I did some quick mental calculus and saw that I was simply not going to win. It was her word against mine, and if I refused to pay, I wouldn't be allowed to use the library anymore. I felt aggrieved because here, as in all relationships, the scale was tipped in her favor for one reason only: I needed the library more than they needed me.

"16.40?" I said, reaching into my pocket and pulling out a crumpled $20 bill. "That's a lot of money for a thin book about bugs."

"Non-fiction books are always more expensive," she said.

That's stupid, I thought. It takes less thought for someone to write a book that's true than one in which they have to make stuff up. Besides, it was as thin as a wafer.

I took my change and walked over to my son in the play area. Leaning down, I whispered, "Hey, buddy. Do you remember ripping this book?" I showed him the book.

"Yeah," he said matter of factly. "Why, what were you trying to do?"

"What do you mean?"

"What did that lady say to you?"

"She said you ripped the book," I said.

Just then, my son starts banging together two Lego pieces that were shaped like animals.
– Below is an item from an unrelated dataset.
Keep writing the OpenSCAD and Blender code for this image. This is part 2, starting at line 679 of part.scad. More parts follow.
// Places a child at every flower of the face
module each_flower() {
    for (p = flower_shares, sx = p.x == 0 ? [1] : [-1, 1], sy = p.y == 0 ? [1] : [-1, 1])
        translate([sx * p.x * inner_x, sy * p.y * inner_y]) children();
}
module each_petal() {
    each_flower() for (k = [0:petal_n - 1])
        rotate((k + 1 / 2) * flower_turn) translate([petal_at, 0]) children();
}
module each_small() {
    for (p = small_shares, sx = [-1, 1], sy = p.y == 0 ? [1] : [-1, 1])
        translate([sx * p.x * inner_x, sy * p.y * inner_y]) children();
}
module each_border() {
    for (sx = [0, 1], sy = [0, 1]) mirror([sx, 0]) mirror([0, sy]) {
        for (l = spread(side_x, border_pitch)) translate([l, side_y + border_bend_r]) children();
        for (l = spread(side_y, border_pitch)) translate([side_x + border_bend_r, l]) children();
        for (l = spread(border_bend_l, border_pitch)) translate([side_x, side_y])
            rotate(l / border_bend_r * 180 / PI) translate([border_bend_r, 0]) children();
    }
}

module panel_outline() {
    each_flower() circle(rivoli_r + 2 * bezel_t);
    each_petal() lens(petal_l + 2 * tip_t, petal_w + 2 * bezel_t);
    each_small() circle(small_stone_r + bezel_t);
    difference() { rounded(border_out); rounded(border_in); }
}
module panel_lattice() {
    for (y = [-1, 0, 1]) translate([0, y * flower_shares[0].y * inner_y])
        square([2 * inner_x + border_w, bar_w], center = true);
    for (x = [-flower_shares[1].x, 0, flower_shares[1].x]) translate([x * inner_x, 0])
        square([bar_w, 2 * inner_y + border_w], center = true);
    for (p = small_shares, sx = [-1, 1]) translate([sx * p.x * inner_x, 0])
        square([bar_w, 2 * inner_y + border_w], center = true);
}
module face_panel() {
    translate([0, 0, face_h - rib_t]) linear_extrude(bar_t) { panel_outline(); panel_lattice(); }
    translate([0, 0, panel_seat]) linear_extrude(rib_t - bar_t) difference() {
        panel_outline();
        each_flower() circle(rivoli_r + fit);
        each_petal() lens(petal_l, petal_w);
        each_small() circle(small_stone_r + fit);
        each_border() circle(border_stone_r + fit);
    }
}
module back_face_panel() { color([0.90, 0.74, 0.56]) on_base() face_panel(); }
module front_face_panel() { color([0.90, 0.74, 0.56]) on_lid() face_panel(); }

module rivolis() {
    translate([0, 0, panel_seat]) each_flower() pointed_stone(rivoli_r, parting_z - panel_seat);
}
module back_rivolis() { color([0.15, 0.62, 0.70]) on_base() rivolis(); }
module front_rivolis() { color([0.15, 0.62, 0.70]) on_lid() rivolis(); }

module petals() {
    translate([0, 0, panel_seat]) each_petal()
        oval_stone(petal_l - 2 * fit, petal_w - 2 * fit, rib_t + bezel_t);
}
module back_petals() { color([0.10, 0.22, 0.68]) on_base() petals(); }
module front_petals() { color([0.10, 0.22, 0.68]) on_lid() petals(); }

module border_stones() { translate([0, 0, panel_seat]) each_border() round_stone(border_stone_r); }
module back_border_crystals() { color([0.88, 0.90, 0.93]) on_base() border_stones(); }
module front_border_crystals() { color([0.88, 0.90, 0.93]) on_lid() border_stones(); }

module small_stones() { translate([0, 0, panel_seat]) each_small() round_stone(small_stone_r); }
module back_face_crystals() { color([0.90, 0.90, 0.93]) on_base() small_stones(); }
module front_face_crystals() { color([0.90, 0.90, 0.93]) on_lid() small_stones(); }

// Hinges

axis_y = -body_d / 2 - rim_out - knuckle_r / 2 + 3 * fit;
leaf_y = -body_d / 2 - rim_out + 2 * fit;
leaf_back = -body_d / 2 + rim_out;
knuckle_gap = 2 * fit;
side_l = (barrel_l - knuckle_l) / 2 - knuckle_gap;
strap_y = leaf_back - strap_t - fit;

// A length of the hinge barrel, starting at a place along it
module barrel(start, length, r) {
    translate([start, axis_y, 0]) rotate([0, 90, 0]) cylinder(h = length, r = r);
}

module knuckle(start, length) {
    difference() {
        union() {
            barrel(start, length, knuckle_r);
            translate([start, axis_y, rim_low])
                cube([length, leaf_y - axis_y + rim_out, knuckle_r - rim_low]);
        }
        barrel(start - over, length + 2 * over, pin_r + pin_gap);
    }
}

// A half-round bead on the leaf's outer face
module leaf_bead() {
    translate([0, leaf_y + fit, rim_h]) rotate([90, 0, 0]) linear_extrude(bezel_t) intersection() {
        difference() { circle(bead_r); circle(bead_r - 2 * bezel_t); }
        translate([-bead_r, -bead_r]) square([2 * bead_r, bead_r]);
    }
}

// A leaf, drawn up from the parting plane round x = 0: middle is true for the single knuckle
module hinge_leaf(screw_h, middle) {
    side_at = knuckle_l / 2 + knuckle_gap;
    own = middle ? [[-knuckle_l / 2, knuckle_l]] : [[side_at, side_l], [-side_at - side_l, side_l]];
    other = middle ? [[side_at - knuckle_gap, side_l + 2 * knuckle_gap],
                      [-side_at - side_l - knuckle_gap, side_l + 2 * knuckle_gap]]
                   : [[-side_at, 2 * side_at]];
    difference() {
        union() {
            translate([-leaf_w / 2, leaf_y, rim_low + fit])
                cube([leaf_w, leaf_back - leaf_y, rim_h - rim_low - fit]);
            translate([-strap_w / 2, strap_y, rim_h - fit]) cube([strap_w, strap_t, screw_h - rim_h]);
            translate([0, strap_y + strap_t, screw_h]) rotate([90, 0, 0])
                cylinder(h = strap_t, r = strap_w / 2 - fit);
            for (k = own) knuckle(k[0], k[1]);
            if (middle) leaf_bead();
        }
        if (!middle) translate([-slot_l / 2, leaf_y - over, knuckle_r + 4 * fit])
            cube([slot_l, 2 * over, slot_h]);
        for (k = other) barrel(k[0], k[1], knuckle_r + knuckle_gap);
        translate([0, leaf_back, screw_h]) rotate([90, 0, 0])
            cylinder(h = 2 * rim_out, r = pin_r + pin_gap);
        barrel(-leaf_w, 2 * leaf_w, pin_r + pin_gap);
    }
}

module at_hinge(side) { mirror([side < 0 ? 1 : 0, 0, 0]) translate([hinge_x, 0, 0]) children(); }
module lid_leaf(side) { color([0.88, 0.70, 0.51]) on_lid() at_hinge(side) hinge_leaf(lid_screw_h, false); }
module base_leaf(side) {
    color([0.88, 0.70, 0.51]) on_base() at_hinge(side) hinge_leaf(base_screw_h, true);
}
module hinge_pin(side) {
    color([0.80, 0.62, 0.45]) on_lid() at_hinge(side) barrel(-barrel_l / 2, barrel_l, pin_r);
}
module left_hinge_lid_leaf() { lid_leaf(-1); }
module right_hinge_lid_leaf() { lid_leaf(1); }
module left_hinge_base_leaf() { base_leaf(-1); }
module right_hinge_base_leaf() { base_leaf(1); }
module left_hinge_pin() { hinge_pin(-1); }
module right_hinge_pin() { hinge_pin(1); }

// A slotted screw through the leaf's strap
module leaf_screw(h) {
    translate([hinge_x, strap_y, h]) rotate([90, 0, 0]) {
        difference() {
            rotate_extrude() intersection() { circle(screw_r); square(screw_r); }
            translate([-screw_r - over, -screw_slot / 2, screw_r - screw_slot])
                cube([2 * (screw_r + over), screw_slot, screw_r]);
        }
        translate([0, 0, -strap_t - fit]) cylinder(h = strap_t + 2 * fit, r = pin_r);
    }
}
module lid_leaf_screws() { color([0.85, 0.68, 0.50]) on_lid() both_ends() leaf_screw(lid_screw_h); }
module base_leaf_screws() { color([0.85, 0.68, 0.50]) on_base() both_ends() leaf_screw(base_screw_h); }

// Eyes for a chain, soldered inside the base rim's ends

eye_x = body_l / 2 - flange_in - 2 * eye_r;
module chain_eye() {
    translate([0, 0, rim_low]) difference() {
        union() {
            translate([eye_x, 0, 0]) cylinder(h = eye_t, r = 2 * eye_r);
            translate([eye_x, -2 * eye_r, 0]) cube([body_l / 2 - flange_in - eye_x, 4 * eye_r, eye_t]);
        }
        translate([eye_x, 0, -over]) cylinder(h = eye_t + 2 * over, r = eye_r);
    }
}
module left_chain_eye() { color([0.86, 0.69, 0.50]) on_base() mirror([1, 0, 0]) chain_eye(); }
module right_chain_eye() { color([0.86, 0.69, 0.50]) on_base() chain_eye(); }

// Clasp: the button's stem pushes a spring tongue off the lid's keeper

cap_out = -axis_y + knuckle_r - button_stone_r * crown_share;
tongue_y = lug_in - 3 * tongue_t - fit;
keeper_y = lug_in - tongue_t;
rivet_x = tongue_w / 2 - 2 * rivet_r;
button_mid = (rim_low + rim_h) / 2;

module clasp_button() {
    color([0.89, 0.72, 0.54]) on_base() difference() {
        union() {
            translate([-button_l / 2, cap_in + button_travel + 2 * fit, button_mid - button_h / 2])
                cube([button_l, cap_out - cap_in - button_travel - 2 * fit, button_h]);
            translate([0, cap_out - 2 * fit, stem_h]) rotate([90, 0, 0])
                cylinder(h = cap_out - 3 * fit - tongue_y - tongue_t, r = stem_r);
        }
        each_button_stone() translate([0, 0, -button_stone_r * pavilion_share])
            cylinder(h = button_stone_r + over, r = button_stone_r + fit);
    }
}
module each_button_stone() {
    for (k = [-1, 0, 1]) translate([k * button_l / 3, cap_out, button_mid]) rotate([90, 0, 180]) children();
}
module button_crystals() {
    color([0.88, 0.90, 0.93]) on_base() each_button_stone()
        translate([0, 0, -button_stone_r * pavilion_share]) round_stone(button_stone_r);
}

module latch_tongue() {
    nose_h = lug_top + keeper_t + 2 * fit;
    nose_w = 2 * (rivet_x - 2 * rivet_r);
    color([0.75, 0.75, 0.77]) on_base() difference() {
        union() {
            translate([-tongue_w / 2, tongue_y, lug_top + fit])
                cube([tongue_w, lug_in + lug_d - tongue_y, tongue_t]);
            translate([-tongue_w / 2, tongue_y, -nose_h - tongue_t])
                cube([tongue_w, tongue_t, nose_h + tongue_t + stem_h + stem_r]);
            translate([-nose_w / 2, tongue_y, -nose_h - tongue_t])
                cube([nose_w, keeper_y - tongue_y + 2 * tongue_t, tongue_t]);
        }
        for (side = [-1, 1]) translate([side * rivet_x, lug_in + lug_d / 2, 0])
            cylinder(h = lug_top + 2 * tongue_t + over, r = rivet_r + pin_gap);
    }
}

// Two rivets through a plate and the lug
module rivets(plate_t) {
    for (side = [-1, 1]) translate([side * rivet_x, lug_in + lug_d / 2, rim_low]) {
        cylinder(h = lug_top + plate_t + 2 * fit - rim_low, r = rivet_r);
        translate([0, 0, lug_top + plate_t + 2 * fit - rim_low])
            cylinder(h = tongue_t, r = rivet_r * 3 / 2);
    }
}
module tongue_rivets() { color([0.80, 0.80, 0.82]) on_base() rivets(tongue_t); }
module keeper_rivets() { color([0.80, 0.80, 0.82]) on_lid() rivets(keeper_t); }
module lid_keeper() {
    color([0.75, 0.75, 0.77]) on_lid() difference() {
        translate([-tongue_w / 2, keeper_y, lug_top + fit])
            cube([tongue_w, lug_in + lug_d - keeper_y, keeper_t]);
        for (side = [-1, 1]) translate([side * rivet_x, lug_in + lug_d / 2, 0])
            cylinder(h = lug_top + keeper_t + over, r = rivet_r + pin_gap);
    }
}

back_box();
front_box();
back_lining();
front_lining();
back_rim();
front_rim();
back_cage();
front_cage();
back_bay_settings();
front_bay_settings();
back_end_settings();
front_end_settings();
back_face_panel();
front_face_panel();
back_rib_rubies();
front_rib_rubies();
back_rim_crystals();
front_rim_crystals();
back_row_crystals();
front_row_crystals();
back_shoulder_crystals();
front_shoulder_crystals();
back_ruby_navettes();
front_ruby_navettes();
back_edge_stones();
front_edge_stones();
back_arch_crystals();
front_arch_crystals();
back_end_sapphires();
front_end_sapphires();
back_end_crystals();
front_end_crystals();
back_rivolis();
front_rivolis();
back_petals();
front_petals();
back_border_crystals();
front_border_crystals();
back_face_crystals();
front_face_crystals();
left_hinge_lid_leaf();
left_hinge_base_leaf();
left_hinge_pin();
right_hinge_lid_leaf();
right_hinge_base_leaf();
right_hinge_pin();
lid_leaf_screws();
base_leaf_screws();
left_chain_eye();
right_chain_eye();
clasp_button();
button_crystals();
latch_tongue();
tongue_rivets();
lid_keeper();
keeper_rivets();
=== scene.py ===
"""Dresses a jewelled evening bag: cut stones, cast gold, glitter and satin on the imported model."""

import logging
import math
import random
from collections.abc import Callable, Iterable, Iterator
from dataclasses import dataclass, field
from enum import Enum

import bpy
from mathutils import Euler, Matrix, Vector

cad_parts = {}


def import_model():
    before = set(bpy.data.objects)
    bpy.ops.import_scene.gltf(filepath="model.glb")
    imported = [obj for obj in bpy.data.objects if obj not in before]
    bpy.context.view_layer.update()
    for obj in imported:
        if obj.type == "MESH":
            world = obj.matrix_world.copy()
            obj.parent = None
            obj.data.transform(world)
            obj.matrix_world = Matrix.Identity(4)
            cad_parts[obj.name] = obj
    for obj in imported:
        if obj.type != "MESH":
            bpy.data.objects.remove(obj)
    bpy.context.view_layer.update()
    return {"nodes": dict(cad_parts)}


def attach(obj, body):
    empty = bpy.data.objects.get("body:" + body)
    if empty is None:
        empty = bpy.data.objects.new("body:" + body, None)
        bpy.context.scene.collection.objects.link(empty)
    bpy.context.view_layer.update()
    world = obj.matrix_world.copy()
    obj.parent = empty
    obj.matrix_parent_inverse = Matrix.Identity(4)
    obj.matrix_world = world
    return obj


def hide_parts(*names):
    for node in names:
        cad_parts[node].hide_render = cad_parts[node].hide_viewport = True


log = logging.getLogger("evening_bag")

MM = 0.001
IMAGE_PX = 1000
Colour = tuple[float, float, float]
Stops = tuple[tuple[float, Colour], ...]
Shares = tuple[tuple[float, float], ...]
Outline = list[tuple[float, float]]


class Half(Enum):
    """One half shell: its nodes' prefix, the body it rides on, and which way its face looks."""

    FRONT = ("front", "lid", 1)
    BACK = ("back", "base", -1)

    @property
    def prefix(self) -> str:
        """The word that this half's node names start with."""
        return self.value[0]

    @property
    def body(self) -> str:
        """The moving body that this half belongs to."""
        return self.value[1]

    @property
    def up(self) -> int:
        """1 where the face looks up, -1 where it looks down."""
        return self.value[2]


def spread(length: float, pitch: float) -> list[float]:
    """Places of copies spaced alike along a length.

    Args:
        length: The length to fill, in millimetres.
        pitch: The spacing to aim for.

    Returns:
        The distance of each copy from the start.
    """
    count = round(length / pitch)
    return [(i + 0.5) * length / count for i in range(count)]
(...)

He knocked them against each other so hard, I thought for sure the leg was going to come off the giraffe.

"Hey, hey, stop," I said, peaking over at the front desk to see if Cheryl was looking. I remembered all the times we'd come here in the past and had been yelled at by various people sitting at that desk, for making too much noise or because my son was jumping off the wood cube into the mesh playpen that's filled with stuffed animals. She was never going to believe our innocence, no matter how compelling an argument I could have made.

As we walked out into the parking lot, I asked my son, "Do you really remember ripping that page?"

"Yeah," he said.

"Really?" I said, still not believing it.

"Yeah," he said.

"Oh yeah? Which page?" I asked.

"The bug page," he said. "I thought I could make a paper airplane."